GIVEN DATA:
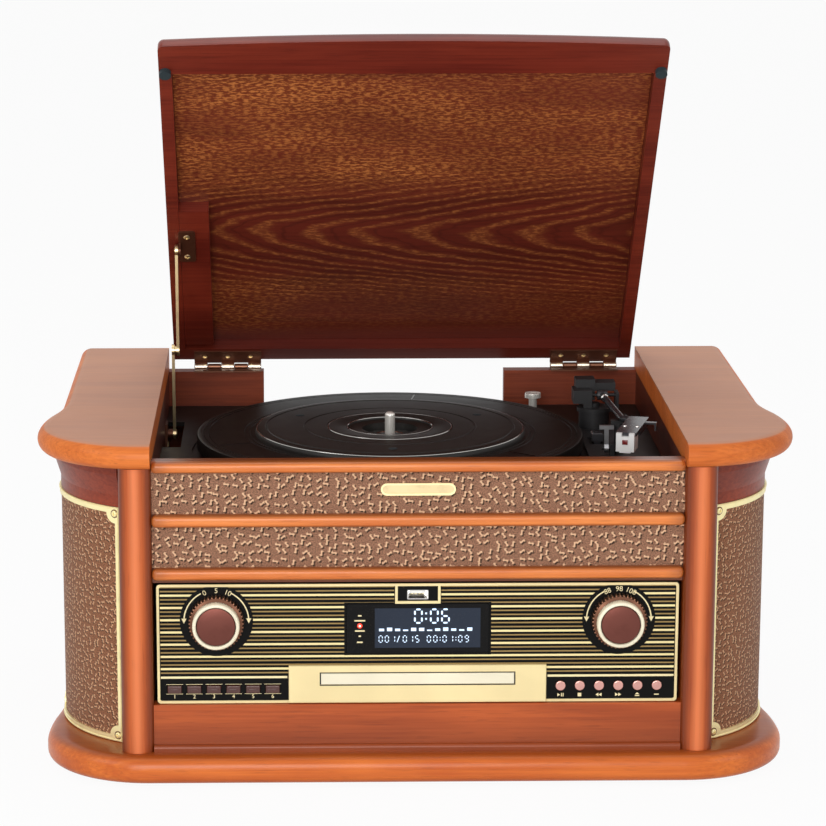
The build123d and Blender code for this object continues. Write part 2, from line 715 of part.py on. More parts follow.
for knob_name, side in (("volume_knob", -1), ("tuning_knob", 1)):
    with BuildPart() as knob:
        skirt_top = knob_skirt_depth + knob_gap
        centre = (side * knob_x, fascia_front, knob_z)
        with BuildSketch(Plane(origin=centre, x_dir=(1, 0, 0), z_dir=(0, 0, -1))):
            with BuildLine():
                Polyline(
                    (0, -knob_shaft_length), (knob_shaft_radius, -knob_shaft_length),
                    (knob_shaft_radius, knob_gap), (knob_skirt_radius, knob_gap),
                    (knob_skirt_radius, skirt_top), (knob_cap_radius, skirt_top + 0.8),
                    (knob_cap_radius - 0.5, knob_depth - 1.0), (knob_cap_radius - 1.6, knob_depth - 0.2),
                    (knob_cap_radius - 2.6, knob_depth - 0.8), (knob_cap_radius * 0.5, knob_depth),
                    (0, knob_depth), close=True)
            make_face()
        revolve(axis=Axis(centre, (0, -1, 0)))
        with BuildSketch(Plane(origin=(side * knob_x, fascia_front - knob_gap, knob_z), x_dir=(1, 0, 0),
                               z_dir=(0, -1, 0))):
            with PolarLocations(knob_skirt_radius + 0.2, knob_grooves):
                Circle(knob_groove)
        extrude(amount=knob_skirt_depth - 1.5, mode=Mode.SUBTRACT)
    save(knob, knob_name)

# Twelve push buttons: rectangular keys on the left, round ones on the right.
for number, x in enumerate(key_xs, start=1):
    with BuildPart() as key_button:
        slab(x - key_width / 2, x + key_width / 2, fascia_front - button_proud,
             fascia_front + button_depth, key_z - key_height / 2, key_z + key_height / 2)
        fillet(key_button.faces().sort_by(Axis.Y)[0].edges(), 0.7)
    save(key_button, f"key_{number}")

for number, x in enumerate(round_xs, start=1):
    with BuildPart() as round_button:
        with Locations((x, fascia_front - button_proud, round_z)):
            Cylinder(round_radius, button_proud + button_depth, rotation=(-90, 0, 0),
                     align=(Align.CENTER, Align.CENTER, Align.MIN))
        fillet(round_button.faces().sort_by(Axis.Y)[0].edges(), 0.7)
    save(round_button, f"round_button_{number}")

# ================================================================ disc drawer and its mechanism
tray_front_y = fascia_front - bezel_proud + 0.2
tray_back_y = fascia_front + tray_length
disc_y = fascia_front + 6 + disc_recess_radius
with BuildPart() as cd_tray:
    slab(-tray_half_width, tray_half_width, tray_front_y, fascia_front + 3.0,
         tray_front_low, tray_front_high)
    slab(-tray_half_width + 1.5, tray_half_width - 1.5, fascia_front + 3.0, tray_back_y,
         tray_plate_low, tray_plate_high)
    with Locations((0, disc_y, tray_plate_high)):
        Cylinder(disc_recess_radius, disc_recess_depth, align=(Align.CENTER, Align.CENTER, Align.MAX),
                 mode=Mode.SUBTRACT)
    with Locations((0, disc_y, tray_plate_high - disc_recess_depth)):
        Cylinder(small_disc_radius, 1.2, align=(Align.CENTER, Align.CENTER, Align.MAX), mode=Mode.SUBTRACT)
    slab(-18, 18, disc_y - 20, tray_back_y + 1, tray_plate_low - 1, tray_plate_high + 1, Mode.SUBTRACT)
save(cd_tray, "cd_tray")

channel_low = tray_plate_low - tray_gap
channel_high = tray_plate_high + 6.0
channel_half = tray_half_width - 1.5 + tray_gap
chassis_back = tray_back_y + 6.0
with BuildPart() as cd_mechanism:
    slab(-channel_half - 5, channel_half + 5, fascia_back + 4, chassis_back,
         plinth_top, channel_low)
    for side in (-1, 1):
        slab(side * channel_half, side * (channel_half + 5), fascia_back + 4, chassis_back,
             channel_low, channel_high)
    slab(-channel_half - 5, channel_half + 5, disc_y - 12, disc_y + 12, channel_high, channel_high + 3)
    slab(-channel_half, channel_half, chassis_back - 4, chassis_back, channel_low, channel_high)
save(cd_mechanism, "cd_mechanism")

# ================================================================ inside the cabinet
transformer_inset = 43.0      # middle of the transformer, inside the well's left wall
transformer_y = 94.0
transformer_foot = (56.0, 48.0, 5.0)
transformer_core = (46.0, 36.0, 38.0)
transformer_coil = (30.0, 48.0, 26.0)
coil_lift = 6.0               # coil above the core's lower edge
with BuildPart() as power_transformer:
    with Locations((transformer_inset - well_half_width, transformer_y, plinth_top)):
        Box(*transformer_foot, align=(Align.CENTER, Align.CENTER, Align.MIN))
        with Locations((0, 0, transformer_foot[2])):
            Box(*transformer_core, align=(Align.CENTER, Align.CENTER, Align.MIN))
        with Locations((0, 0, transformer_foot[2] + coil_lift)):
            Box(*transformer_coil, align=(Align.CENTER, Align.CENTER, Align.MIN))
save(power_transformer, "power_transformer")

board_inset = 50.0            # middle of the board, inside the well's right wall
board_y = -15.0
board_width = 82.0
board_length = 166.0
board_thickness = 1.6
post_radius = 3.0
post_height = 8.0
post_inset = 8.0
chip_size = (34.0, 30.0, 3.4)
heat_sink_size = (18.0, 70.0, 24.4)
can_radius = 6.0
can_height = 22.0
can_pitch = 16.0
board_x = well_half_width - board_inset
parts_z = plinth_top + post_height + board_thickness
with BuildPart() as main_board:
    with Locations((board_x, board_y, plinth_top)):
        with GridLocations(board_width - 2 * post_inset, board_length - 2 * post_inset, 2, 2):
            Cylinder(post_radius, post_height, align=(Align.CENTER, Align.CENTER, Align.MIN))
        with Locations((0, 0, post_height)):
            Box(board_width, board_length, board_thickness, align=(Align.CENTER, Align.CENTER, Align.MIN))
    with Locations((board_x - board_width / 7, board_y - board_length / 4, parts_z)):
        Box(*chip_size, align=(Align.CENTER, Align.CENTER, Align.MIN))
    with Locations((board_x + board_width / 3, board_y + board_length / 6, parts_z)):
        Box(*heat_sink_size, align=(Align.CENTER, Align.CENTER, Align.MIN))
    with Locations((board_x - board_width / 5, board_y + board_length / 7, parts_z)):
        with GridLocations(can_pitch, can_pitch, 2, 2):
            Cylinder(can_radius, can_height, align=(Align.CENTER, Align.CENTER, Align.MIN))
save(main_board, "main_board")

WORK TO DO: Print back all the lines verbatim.

FULL RESPONSE:
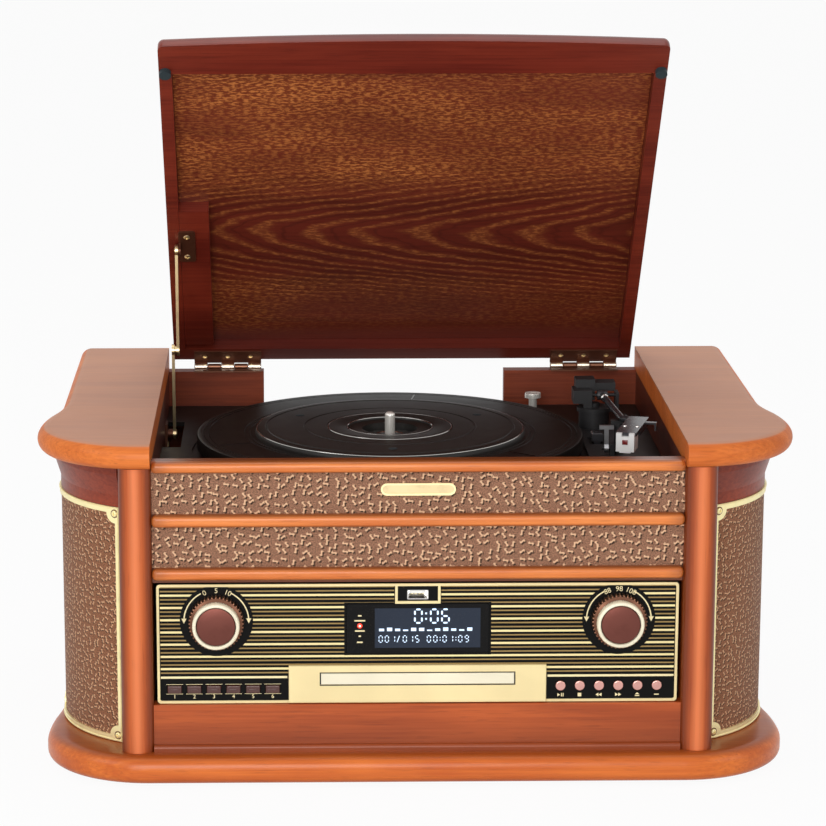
The build123d and Blender code for this object continues. Write part 2, from line 715 of part.py on. More parts follow.
for knob_name, side in (("volume_knob", -1), ("tuning_knob", 1)):
    with BuildPart() as knob:
        skirt_top = knob_skirt_depth + knob_gap
        centre = (side * knob_x, fascia_front, knob_z)
        with BuildSketch(Plane(origin=centre, x_dir=(1, 0, 0), z_dir=(0, 0, -1))):
            with BuildLine():
                Polyline(
                    (0, -knob_shaft_length), (knob_shaft_radius, -knob_shaft_length),
                    (knob_shaft_radius, knob_gap), (knob_skirt_radius, knob_gap),
                    (knob_skirt_radius, skirt_top), (knob_cap_radius, skirt_top + 0.8),
                    (knob_cap_radius - 0.5, knob_depth - 1.0), (knob_cap_radius - 1.6, knob_depth - 0.2),
                    (knob_cap_radius - 2.6, knob_depth - 0.8), (knob_cap_radius * 0.5, knob_depth),
                    (0, knob_depth), close=True)
            make_face()
        revolve(axis=Axis(centre, (0, -1, 0)))
        with BuildSketch(Plane(origin=(side * knob_x, fascia_front - knob_gap, knob_z), x_dir=(1, 0, 0),
                               z_dir=(0, -1, 0))):
            with PolarLocations(knob_skirt_radius + 0.2, knob_grooves):
                Circle(knob_groove)
        extrude(amount=knob_skirt_depth - 1.5, mode=Mode.SUBTRACT)
    save(knob, knob_name)

# Twelve push buttons: rectangular keys on the left, round ones on the right.
for number, x in enumerate(key_xs, start=1):
    with BuildPart() as key_button:
        slab(x - key_width / 2, x + key_width / 2, fascia_front - button_proud,
             fascia_front + button_depth, key_z - key_height / 2, key_z + key_height / 2)
        fillet(key_button.faces().sort_by(Axis.Y)[0].edges(), 0.7)
    save(key_button, f"key_{number}")

for number, x in enumerate(round_xs, start=1):
    with BuildPart() as round_button:
        with Locations((x, fascia_front - button_proud, round_z)):
            Cylinder(round_radius, button_proud + button_depth, rotation=(-90, 0, 0),
                     align=(Align.CENTER, Align.CENTER, Align.MIN))
        fillet(round_button.faces().sort_by(Axis.Y)[0].edges(), 0.7)
    save(round_button, f"round_button_{number}")

# ================================================================ disc drawer and its mechanism
tray_front_y = fascia_front - bezel_proud + 0.2
tray_back_y = fascia_front + tray_length
disc_y = fascia_front + 6 + disc_recess_radius
with BuildPart() as cd_tray:
    slab(-tray_half_width, tray_half_width, tray_front_y, fascia_front + 3.0,
         tray_front_low, tray_front_high)
    slab(-tray_half_width + 1.5, tray_half_width - 1.5, fascia_front + 3.0, tray_back_y,
         tray_plate_low, tray_plate_high)
    with Locations((0, disc_y, tray_plate_high)):
        Cylinder(disc_recess_radius, disc_recess_depth, align=(Align.CENTER, Align.CENTER, Align.MAX),
                 mode=Mode.SUBTRACT)
    with Locations((0, disc_y, tray_plate_high - disc_recess_depth)):
        Cylinder(small_disc_radius, 1.2, align=(Align.CENTER, Align.CENTER, Align.MAX), mode=Mode.SUBTRACT)
    slab(-18, 18, disc_y - 20, tray_back_y + 1, tray_plate_low - 1, tray_plate_high + 1, Mode.SUBTRACT)
save(cd_tray, "cd_tray")

channel_low = tray_plate_low - tray_gap
channel_high = tray_plate_high + 6.0
channel_half = tray_half_width - 1.5 + tray_gap
chassis_back = tray_back_y + 6.0
with BuildPart() as cd_mechanism:
    slab(-channel_half - 5, channel_half + 5, fascia_back + 4, chassis_back,
         plinth_top, channel_low)
    for side in (-1, 1):
        slab(side * channel_half, side * (channel_half + 5), fascia_back + 4, chassis_back,
             channel_low, channel_high)
    slab(-channel_half - 5, channel_half + 5, disc_y - 12, disc_y + 12, channel_high, channel_high + 3)
    slab(-channel_half, channel_half, chassis_back - 4, chassis_back, channel_low, channel_high)
save(cd_mechanism, "cd_mechanism")

# ================================================================ inside the cabinet
transformer_inset = 43.0      # middle of the transformer, inside the well's left wall
transformer_y = 94.0
transformer_foot = (56.0, 48.0, 5.0)
transformer_core = (46.0, 36.0, 38.0)
transformer_coil = (30.0, 48.0, 26.0)
coil_lift = 6.0               # coil above the core's lower edge
with BuildPart() as power_transformer:
    with Locations((transformer_inset - well_half_width, transformer_y, plinth_top)):
        Box(*transformer_foot, align=(Align.CENTER, Align.CENTER, Align.MIN))
        with Locations((0, 0, transformer_foot[2])):
            Box(*transformer_core, align=(Align.CENTER, Align.CENTER, Align.MIN))
        with Locations((0, 0, transformer_foot[2] + coil_lift)):
            Box(*transformer_coil, align=(Align.CENTER, Align.CENTER, Align.MIN))
save(power_transformer, "power_transformer")

board_inset = 50.0            # middle of the board, inside the well's right wall
board_y = -15.0
board_width = 82.0
board_length = 166.0
board_thickness = 1.6
post_radius = 3.0
post_height = 8.0
post_inset = 8.0
chip_size = (34.0, 30.0, 3.4)
heat_sink_size = (18.0, 70.0, 24.4)
can_radius = 6.0
can_height = 22.0
can_pitch = 16.0
board_x = well_half_width - board_inset
parts_z = plinth_top + post_height + board_thickness
with BuildPart() as main_board:
    with Locations((board_x, board_y, plinth_top)):
        with GridLocations(board_width - 2 * post_inset, board_length - 2 * post_inset, 2, 2):
            Cylinder(post_radius, post_height, align=(Align.CENTER, Align.CENTER, Align.MIN))
        with Locations((0, 0, post_height)):
            Box(board_width, board_length, board_thickness, align=(Align.CENTER, Align.CENTER, Align.MIN))
    with Locations((board_x - board_width / 7, board_y - board_length / 4, parts_z)):
        Box(*chip_size, align=(Align.CENTER, Align.CENTER, Align.MIN))
    with Locations((board_x + board_width / 3, board_y + board_length / 6, parts_z)):
        Box(*heat_sink_size, align=(Align.CENTER, Align.CENTER, Align.MIN))
    with Locations((board_x - board_width / 5, board_y + board_length / 7, parts_z)):
        with GridLocations(can_pitch, can_pitch, 2, 2):
            Cylinder(can_radius, can_height, align=(Align.CENTER, Align.CENTER, Align.MIN))
save(main_board, "main_board")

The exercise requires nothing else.